<<<<
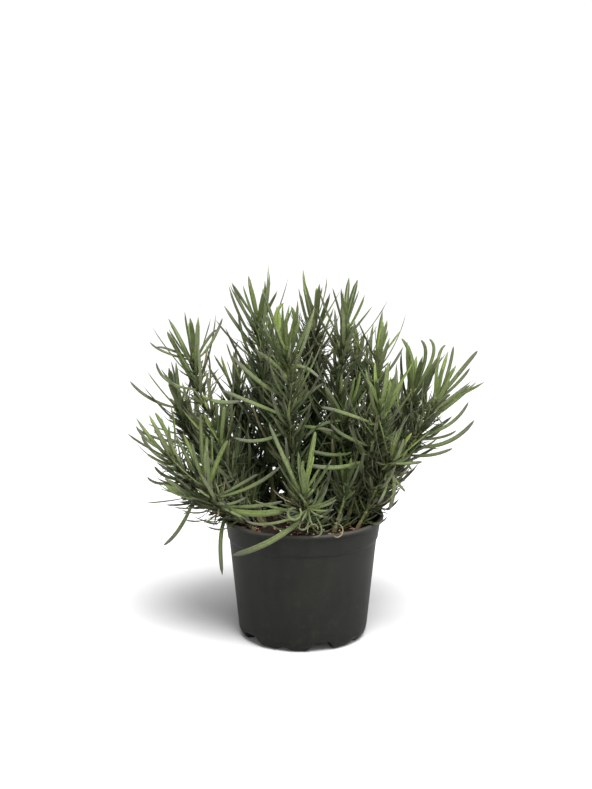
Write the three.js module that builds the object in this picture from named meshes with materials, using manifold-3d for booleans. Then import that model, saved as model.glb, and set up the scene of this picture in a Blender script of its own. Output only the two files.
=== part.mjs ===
// A young lavender plant in a round nursery pot, in millimetres, +Z up.
// The origin is the middle of the pot's foot. The viewer stands on the -Y side, with +X to the right.
// Nodes: the pot, the compost in it, and one solid for each leafy shoot that rises out of the compost.

import * as THREE from "three";
import { mergeVertices } from "three/addons/utils/BufferGeometryUtils.js";
import Module from "manifold-3d";

const wasm = await Module();
wasm.setup();

// ---- driving dimensions ----

const POT = {
  height: 100,
  rimRadius: 65, // outside of the rolled lip
  lipHeight: 3.5,
  collarTopRadius: 62.6,
  collarFootRadius: 60.6,
  collarHeight: 18,
  wallTopRadius: 59.4, // just under the collar's step
  wallFootRadius: 52.2, // where the wall turns in to the foot
  turnHeight: 9,
  footRadius: 45,
  footRingWidth: 4,
  floorHeight: 7,
  wall: 1.2,
  segments: 48,
};
const NOTCH = { count: 5, firstAngle: 17, radius: 10.5, centreHeight: -4.2 }; // drainage arches in the foot
const DIP = { radius: 8, centreHeight: -6 }; // a shallow dip halfway between two arches
const DRAIN_HOLE = { radius: 4.5, fromAxis: 33, sides: 12 };
const COMPOST = { wallLevel: 91, mound: 2.5, segments: 40 };
const GAP = 0.3; // air between two touching solids

const STEM_SIDE = 2.2; // lavender stems are square
const STEM_STEPS = 5;
const STEM_TURN = Math.PI / 5;
const LEAF = { width: 4.4, thickness: 1.2, widestAt: 0.42, taperAt: 0.75, taperWidth: 0.72 };
const CLEARANCE = 0.5; // a leaf is tested this much fatter than it is
const SHORTER = [1, 0.72, 0.5]; // lengths that a leaf tries before it is left out

// The open stretch of compost where water goes in: a leafless box between the rim and the stems.
const WATERING_SPACE = { low: [18, -50, 94.5], high: [34, -40, 112] };

// Where each shoot leaves the compost, where its stem ends, how far its tip leans out from upright
// (degrees), how many leaf pairs it has, how long its full-grown leaves are, and the bearing of its
// youngest pair (degrees).
const SHOOTS = [
  // the tall shoots of the crown
  { name: "crown_left", root: [-22, 7], tip: [-36, 10, 264], lean: 3, pairs: 8, leaf: 44, turn: 20 },
  { name: "crown_mid", root: [-10, 20], tip: [-20, 38, 234], lean: 5, pairs: 7, leaf: 42, turn: 60 },
  { name: "crown_back", root: [4, 26], tip: [9, 48, 258], lean: 4, pairs: 8, leaf: 42, turn: 15 },
  { name: "crown_right", root: [13, 6], tip: [34, 2, 258], lean: 6, pairs: 8, leaf: 44, turn: 0 },
  { name: "centre_front", root: [-6, -22], tip: [-12, -38, 246], lean: 2, pairs: 9, leaf: 46, turn: 35 },
  // the left side
  { name: "left_top", root: [-30, -3], tip: [-86, -8, 234], lean: 4, pairs: 8, leaf: 44, turn: 5 },
  { name: "left_outer", root: [-38, 8], tip: [-101, 14, 192], lean: 16, pairs: 7, leaf: 44, turn: 0 },
  { name: "left_low", root: [-41, -2], tip: [-107, -16, 160], lean: 20, pairs: 7, leaf: 41, turn: 10 },
  { name: "left_inner", root: [-30, -14], tip: [-66, -18, 168], lean: 4, pairs: 6, leaf: 38, turn: 50 },
  { name: "left_trailing", root: [-46, -12], tip: [-98, -18, 124], lean: 60, pairs: 4, leaf: 34, turn: 0 },
  { name: "front_left", root: [-38, -22], tip: [-75, -40, 142], lean: 2, pairs: 6, leaf: 44, turn: 20 },
  // the front and the right side
  { name: "front_centre", root: [6, -36], tip: [0, -71, 142], lean: 10, pairs: 6, leaf: 46, turn: 10 },
  { name: "front_right", root: [24, -26], tip: [34, -36, 140], lean: 10, pairs: 5, leaf: 26, turn: 40 },
  { name: "inner_right", root: [20, -12], tip: [34, -16, 196], lean: 4, pairs: 7, leaf: 34, turn: 30 },
  { name: "right_front", root: [33, -14], tip: [60, -40, 204], lean: 4, pairs: 8, leaf: 40, turn: 25 },
  { name: "right_low", root: [42, -20], tip: [70, -36, 160], lean: 14, pairs: 6, leaf: 34, turn: 0 },
  { name: "right_top", root: [30, 2], tip: [60, 8, 234], lean: 6, pairs: 8, leaf: 40, turn: 10 },
  { name: "right_high", root: [40, 0], tip: [88, -4, 208], lean: 10, pairs: 8, leaf: 42, turn: 15 },
  { name: "right_outer", root: [45, -10], tip: [107, -22, 203], lean: 25, pairs: 8, leaf: 45, turn: 0 },
  { name: "right_rim", root: [49, 2], tip: [70, 10, 150], lean: 14, pairs: 5, leaf: 30, turn: 0 },
  // the back
  { name: "back_right_top", root: [33, 14], tip: [74, 58, 184], lean: 10, pairs: 7, leaf: 34, turn: 45 },
  { name: "back_right_outer", root: [44, 16], tip: [86, 50, 172], lean: 14, pairs: 6, leaf: 34, turn: 0 },
  { name: "back_right_low", root: [37, 30], tip: [66, 76, 146], lean: 24, pairs: 6, leaf: 38, turn: 30 },
  { name: "back_right_inner", root: [23, 20], tip: [46, 62, 222], lean: 6, pairs: 7, leaf: 38, turn: 10 },
  { name: "back_centre", root: [6, 38], tip: [6, 74, 214], lean: 8, pairs: 7, leaf: 40, turn: 0 },
  { name: "back_centre_low", root: [16, 44], tip: [22, 73, 146], lean: 23, pairs: 6, leaf: 40, turn: 90 },
  { name: "back_left_inner", root: [-8, 32], tip: [-34, 74, 198], lean: 8, pairs: 6, leaf: 38, turn: 40 },
  { name: "back_left_top", root: [-22, 20], tip: [-56, 56, 198], lean: 6, pairs: 7, leaf: 36, turn: 20 },
  { name: "back_left_outer", root: [-36, 20], tip: [-94, 54, 172], lean: 18, pairs: 6, leaf: 38, turn: 10 },
  { name: "back_left_low", root: [-24, 36], tip: [-58, 74, 142], lean: 22, pairs: 6, leaf: 38, turn: 60 },
];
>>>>
▶ Short exercise
Begin with the first line of the data above and, please, print each line exactly until you have printed the line containing "const SHORTER = [1, 0.72, 0.5];"; print nothing else.

▶ Answer to this problem
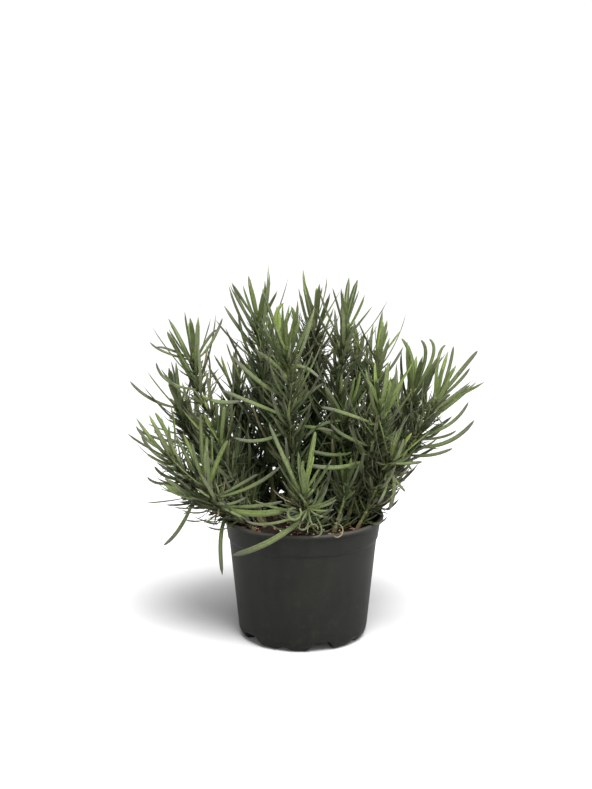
Write the three.js module that builds the object in this picture from named meshes with materials, using manifold-3d for booleans. Then import that model, saved as model.glb, and set up the scene of this picture in a Blender script of its own. Output only the two files.
=== part.mjs ===
// A young lavender plant in a round nursery pot, in millimetres, +Z up.
// The origin is the middle of the pot's foot. The viewer stands on the -Y side, with +X to the right.
// Nodes: the pot, the compost in it, and one solid for each leafy shoot that rises out of the compost.

import * as THREE from "three";
import { mergeVertices } from "three/addons/utils/BufferGeometryUtils.js";
import Module from "manifold-3d";

const wasm = await Module();
wasm.setup();

// ---- driving dimensions ----

const POT = {
  height: 100,
  rimRadius: 65, // outside of the rolled lip
  lipHeight: 3.5,
  collarTopRadius: 62.6,
  collarFootRadius: 60.6,
  collarHeight: 18,
  wallTopRadius: 59.4, // just under the collar's step
  wallFootRadius: 52.2, // where the wall turns in to the foot
  turnHeight: 9,
  footRadius: 45,
  footRingWidth: 4,
  floorHeight: 7,
  wall: 1.2,
  segments: 48,
};
const NOTCH = { count: 5, firstAngle: 17, radius: 10.5, centreHeight: -4.2 }; // drainage arches in the foot
const DIP = { radius: 8, centreHeight: -6 }; // a shallow dip halfway between two arches
const DRAIN_HOLE = { radius: 4.5, fromAxis: 33, sides: 12 };
const COMPOST = { wallLevel: 91, mound: 2.5, segments: 40 };
const GAP = 0.3; // air between two touching solids

const STEM_SIDE = 2.2; // lavender stems are square
const STEM_STEPS = 5;
const STEM_TURN = Math.PI / 5;
const LEAF = { width: 4.4, thickness: 1.2, widestAt: 0.42, taperAt: 0.75, taperWidth: 0.72 };
const CLEARANCE = 0.5; // a leaf is tested this much fatter than it is
const SHORTER = [1, 0.72, 0.5]; // lengths that a leaf tries before it is left out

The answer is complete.